What to produce: Please repeat, exactly and with nothing added, the lines running from the line that contains "that it lies on" to the line that contains "bpy.data.objects.remove(obj)", both lines included.

■ ■ ■

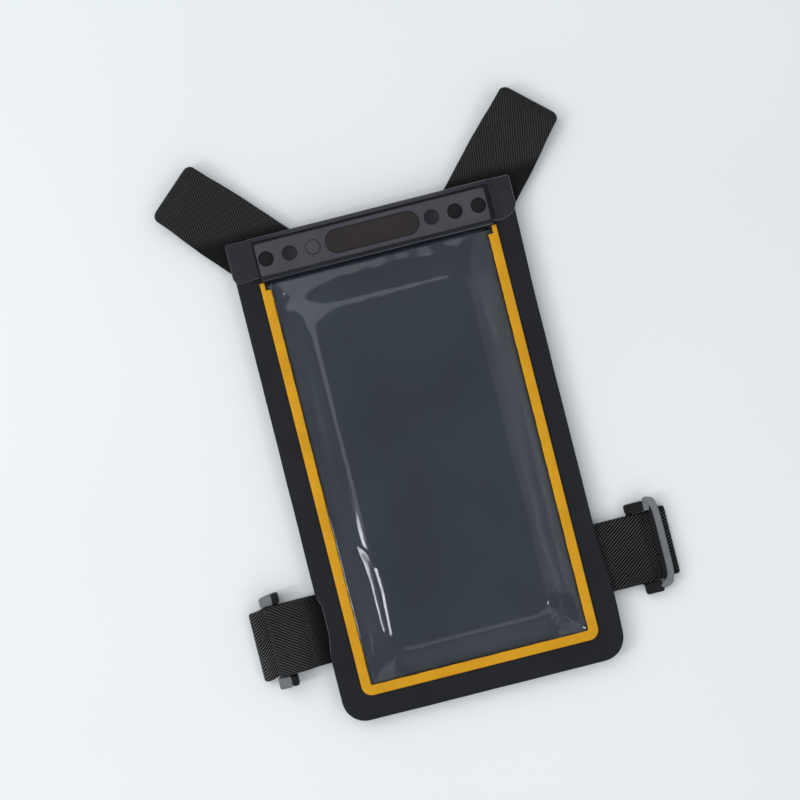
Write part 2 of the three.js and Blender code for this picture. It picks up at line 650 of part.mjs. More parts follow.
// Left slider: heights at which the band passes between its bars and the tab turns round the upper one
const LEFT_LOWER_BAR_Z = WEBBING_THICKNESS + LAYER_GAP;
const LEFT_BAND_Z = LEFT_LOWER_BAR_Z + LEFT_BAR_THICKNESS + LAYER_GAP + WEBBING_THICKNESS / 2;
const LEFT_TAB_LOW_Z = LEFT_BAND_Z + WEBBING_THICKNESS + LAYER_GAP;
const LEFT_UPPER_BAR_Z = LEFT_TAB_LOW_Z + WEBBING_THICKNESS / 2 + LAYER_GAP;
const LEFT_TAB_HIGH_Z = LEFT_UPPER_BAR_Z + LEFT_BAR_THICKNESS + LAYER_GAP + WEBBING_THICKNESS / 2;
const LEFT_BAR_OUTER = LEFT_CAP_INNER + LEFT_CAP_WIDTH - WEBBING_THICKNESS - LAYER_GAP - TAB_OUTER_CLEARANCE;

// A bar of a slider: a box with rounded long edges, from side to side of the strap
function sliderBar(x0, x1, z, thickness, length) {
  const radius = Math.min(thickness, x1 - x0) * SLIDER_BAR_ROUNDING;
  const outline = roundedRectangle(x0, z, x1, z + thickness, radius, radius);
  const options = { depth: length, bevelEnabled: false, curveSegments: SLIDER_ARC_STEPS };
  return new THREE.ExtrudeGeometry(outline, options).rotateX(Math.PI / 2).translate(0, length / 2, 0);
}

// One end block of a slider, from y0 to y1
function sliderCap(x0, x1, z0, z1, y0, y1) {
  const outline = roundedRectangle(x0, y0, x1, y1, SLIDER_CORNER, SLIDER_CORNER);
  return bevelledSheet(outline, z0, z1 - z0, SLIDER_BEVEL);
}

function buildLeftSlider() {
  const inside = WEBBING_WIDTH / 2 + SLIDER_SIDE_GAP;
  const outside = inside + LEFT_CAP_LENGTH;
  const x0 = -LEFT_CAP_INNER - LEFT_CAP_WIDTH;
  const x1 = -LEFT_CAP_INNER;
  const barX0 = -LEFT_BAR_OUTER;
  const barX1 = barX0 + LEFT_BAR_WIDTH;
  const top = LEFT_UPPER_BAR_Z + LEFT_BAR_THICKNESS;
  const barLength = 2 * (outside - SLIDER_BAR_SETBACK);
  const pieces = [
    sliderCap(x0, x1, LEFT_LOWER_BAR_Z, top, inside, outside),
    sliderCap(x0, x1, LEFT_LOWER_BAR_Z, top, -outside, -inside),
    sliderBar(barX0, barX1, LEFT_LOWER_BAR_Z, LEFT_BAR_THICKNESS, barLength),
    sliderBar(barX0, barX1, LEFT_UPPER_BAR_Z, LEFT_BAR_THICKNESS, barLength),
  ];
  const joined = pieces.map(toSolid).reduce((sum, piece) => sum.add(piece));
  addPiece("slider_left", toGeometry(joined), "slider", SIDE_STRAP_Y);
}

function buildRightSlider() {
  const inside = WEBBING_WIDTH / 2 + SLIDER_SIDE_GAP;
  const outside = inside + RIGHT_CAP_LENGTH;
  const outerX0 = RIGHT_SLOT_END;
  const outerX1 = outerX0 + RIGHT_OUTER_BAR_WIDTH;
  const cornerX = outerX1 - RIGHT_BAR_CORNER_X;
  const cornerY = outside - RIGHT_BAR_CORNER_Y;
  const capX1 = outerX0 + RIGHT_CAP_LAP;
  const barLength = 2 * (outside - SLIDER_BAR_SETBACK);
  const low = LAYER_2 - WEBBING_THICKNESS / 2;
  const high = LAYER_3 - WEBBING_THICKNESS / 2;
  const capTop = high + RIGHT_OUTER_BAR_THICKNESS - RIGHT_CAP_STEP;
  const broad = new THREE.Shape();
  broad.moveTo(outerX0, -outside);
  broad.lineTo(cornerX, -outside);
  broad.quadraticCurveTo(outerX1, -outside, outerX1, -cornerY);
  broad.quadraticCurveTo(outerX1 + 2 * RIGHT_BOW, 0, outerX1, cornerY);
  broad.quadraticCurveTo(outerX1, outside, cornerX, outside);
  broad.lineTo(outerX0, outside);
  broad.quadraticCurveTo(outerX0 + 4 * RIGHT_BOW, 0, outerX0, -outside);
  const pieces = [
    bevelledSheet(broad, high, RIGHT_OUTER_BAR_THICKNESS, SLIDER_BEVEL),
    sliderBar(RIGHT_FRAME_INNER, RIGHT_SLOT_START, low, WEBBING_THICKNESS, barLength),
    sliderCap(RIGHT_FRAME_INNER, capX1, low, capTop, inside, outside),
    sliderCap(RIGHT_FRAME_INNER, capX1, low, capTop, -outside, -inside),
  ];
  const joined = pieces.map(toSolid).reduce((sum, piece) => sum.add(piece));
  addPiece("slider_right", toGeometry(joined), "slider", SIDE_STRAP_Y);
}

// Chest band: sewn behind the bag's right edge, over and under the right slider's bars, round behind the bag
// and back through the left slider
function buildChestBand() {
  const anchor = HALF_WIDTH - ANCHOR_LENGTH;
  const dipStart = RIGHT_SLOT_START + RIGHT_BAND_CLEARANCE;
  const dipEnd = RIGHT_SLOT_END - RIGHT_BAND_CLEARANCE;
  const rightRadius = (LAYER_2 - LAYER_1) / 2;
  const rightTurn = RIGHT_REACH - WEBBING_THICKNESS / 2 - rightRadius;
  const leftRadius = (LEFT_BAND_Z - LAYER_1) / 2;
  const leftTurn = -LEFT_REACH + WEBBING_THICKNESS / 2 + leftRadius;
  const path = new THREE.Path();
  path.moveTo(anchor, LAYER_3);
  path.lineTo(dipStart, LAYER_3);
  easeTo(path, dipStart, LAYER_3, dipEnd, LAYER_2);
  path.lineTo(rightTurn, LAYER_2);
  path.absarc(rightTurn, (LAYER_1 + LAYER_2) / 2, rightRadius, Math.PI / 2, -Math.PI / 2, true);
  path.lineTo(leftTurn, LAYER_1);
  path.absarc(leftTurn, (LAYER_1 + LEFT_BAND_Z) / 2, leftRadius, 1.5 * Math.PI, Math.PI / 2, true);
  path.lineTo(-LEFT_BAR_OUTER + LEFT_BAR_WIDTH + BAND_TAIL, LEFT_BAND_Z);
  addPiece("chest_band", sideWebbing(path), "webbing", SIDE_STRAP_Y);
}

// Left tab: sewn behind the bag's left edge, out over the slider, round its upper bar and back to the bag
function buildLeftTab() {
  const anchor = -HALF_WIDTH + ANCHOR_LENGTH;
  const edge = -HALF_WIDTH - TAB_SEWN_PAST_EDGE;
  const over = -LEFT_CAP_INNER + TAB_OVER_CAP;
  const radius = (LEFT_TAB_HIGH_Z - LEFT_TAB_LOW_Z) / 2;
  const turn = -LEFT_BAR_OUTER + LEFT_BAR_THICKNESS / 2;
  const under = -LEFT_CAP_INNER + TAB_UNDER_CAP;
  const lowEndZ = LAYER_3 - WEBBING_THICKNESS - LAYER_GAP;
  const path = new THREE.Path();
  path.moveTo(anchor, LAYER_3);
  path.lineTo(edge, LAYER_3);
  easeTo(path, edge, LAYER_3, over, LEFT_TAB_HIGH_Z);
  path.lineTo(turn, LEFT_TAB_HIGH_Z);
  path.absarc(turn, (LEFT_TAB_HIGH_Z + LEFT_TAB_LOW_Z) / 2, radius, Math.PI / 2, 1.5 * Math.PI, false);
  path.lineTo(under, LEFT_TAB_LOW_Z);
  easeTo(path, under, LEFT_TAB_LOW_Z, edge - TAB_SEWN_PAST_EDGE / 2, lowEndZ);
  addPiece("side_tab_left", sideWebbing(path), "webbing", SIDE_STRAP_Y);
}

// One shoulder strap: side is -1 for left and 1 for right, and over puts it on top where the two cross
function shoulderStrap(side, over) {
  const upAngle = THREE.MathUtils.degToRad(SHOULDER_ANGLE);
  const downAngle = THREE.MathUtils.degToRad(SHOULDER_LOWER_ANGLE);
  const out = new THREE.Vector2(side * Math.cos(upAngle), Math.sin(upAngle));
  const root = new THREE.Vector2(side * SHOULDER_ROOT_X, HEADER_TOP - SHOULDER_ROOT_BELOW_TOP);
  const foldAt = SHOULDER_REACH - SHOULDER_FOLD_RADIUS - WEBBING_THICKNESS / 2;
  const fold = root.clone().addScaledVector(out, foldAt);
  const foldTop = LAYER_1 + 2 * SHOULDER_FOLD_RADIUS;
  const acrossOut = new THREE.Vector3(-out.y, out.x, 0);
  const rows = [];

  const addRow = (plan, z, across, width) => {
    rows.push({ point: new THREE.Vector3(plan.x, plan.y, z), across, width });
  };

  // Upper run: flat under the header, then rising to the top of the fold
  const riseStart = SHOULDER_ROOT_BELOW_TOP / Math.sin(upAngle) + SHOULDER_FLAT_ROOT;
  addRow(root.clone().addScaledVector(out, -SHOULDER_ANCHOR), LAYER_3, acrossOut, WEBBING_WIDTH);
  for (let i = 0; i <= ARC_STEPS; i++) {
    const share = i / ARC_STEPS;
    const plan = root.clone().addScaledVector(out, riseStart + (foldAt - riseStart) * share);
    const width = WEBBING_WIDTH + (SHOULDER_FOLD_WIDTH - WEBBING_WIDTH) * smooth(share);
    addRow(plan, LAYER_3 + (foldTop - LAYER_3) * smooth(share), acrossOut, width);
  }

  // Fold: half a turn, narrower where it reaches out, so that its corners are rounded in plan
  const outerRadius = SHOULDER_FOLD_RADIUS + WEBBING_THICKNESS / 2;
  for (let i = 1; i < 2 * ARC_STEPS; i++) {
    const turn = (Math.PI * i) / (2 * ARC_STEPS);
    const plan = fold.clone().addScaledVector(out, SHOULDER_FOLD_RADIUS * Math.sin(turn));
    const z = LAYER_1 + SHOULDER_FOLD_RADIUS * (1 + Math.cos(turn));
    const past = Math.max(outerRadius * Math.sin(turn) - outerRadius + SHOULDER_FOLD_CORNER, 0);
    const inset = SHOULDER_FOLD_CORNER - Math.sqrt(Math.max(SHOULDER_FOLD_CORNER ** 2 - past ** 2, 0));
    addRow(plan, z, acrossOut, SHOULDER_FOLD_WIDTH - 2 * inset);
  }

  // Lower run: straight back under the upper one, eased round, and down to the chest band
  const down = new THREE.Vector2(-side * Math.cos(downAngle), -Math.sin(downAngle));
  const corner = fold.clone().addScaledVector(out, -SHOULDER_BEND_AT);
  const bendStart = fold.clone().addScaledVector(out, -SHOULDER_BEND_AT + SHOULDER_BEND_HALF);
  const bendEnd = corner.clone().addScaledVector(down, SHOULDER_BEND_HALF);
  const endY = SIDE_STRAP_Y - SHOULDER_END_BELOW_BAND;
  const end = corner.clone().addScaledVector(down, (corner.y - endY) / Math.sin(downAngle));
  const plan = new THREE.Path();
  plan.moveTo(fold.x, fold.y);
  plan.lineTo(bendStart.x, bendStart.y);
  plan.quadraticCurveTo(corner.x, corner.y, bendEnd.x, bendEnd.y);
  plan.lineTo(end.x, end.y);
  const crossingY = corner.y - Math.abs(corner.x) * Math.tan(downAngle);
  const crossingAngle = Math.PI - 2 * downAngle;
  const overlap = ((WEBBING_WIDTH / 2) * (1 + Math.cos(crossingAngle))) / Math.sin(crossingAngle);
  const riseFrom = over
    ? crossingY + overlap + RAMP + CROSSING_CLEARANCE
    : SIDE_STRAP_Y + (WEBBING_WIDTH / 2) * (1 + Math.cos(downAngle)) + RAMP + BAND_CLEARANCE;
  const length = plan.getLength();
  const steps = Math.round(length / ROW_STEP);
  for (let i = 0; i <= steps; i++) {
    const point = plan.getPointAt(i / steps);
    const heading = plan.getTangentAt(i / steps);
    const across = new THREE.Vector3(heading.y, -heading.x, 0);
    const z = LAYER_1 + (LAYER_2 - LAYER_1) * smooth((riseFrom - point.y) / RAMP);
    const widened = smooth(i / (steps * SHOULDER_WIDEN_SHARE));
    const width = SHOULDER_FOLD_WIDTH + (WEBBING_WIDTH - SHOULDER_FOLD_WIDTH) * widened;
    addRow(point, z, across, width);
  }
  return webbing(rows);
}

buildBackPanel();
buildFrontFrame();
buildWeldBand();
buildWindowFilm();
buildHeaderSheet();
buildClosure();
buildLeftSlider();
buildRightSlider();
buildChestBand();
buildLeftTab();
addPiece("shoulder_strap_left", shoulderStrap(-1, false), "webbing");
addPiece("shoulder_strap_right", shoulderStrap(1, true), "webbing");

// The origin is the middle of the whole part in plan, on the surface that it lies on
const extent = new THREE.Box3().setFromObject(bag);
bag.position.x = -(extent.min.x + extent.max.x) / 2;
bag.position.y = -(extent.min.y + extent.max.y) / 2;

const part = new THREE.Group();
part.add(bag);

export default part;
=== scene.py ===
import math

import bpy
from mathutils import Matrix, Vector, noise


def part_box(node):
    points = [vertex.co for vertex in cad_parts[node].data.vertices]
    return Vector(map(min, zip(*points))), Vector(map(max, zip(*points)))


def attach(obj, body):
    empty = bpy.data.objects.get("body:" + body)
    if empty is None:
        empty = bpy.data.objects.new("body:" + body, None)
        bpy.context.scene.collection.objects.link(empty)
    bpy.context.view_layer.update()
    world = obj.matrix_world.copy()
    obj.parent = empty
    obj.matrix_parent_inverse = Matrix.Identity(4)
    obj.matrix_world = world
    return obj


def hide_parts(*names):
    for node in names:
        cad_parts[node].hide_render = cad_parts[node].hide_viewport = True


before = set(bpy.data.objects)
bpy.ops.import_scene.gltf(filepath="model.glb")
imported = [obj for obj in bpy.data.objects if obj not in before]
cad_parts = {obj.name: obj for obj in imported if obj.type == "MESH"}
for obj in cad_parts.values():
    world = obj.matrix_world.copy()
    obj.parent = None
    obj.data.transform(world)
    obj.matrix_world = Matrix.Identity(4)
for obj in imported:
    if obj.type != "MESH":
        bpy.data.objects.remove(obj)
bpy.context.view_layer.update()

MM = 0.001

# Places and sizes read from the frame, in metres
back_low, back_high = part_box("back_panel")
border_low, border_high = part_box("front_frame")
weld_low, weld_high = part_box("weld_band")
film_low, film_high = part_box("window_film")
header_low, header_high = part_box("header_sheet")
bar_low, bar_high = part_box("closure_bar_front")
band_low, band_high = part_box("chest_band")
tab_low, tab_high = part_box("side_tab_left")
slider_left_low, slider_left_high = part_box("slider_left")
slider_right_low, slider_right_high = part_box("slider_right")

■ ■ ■

Completed exercise:
// The origin is the middle of the whole part in plan, on the surface that it lies on
const extent = new THREE.Box3().setFromObject(bag);
bag.position.x = -(extent.min.x + extent.max.x) / 2;
bag.position.y = -(extent.min.y + extent.max.y) / 2;

const part = new THREE.Group();
part.add(bag);

export default part;
=== scene.py ===
import math

import bpy
from mathutils import Matrix, Vector, noise


def part_box(node):
    points = [vertex.co for vertex in cad_parts[node].data.vertices]
    return Vector(map(min, zip(*points))), Vector(map(max, zip(*points)))


def attach(obj, body):
    empty = bpy.data.objects.get("body:" + body)
    if empty is None:
        empty = bpy.data.objects.new("body:" + body, None)
        bpy.context.scene.collection.objects.link(empty)
    bpy.context.view_layer.update()
    world = obj.matrix_world.copy()
    obj.parent = empty
    obj.matrix_parent_inverse = Matrix.Identity(4)
    obj.matrix_world = world
    return obj


def hide_parts(*names):
    for node in names:
        cad_parts[node].hide_render = cad_parts[node].hide_viewport = True


before = set(bpy.data.objects)
bpy.ops.import_scene.gltf(filepath="model.glb")
imported = [obj for obj in bpy.data.objects if obj not in before]
cad_parts = {obj.name: obj for obj in imported if obj.type == "MESH"}
for obj in cad_parts.values():
    world = obj.matrix_world.copy()
    obj.parent = None
    obj.data.transform(world)
    obj.matrix_world = Matrix.Identity(4)
for obj in imported:
    if obj.type != "MESH":
        bpy.data.objects.remove(obj)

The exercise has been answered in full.